15. The touchscreen system of claim 10, further comprising a cable configured to convey the signal levels between the electrodes and the controller, and wherein the electrodes are electrically connected into the greater than two groups by the cable.

16. A method for interconnecting electrodes of a projected capacitive touchscreen, comprising:

directly electrically connecting triangular-shaped electrodes having a first orientation into greater than two groups;

directly electrically connecting triangular-shaped electrodes having a second orientation into at least one group, wherein the electrodes having the first orientation alternate on a substrate with the electrodes having the second orientation; and

directly electrically connecting the greater than two groups and the at least one group to electronic channels configured to receive signal levels associated with at least one touch on the touchscreen.
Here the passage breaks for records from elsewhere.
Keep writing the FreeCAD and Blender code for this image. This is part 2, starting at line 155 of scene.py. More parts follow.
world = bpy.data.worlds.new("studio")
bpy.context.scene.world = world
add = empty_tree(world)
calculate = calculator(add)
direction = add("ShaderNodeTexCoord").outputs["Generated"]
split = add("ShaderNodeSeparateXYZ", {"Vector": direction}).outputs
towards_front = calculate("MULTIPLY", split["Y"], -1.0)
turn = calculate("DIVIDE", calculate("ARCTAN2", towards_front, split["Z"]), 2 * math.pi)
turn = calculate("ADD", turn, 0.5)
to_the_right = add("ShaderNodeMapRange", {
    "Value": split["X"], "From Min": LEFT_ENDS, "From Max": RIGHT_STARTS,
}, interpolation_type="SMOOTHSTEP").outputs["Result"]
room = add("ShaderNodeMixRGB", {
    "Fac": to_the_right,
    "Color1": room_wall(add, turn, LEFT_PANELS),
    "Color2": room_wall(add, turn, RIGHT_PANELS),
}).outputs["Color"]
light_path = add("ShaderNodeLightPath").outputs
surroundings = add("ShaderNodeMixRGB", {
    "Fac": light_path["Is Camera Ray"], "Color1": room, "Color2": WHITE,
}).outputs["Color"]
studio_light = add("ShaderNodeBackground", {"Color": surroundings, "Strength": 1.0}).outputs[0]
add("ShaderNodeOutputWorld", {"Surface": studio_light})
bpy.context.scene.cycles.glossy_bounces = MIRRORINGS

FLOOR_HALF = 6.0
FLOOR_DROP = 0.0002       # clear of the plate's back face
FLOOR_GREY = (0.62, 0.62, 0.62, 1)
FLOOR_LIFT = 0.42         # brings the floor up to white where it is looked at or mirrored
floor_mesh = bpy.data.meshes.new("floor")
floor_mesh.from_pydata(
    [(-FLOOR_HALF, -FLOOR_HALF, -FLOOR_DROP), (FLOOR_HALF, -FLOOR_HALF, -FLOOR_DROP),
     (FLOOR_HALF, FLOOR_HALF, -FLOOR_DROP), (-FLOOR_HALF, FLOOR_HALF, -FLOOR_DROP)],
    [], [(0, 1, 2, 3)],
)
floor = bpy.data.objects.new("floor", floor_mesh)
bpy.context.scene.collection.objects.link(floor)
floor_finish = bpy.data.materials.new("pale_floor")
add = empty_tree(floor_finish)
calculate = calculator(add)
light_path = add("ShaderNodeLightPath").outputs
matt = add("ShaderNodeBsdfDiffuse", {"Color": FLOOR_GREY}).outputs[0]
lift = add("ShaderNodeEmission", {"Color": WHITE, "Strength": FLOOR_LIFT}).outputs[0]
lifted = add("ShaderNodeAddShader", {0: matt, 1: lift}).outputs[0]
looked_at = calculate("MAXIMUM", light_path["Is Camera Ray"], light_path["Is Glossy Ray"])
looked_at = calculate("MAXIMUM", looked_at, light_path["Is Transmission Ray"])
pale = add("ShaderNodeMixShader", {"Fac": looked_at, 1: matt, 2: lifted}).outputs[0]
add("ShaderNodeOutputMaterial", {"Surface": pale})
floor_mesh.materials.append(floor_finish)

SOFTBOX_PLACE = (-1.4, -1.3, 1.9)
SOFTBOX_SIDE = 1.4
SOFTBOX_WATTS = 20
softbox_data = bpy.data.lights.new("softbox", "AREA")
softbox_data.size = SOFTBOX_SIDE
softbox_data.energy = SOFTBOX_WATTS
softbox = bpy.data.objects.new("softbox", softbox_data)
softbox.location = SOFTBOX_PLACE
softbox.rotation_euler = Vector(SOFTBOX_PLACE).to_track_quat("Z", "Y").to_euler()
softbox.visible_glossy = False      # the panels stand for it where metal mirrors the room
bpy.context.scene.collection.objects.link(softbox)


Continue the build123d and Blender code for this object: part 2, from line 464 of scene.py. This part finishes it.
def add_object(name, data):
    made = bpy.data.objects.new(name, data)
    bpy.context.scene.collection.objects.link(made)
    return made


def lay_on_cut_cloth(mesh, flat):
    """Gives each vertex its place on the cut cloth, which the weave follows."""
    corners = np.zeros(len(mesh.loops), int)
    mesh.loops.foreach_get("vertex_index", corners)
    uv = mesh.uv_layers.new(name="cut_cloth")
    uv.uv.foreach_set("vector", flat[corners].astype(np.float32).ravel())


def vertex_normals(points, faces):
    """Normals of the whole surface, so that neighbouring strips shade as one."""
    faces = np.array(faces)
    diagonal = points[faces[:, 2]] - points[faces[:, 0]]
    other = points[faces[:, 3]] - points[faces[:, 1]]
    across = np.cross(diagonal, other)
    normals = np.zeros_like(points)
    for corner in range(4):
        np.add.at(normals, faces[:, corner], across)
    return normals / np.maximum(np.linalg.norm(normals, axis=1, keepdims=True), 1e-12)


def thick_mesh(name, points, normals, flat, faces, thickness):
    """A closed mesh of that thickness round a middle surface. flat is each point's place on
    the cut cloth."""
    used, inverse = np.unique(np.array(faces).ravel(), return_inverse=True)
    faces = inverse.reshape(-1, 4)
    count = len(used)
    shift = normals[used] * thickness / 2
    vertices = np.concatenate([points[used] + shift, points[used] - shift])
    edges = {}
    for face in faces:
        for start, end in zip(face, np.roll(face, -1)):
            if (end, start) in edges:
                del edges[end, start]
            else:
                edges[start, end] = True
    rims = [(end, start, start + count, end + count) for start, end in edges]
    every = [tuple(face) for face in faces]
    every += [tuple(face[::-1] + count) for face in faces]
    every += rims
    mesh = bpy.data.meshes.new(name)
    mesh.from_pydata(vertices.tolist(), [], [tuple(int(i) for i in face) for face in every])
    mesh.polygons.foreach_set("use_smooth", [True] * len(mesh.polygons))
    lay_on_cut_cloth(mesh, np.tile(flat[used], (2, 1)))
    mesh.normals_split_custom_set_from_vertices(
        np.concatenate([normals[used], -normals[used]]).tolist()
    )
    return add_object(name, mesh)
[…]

17. The method of claim 16, further comprising determining both X and Y coordinate positions of at least one touch based on the signal levels from the greater than two groups and the at least one group.

18. The method of claim 16, further comprising forming the triangular-shaped electrodes having the first and second orientations on a single surface.

19. The method of claim 16, further comprising directly electrically connecting at least two semi-adjacent electrodes having the first orientation to form one of the greater than two groups.

20. The method of claim 16, further comprising directly electrically connecting at least two semi-adjacent electrodes having the first orientation and at least a third electrode having the first orientation to form one of the greater than two groups, the at least a third electrode being separated from the at least two semi-adjacent electrodes by at least one other electrode having the first orientation.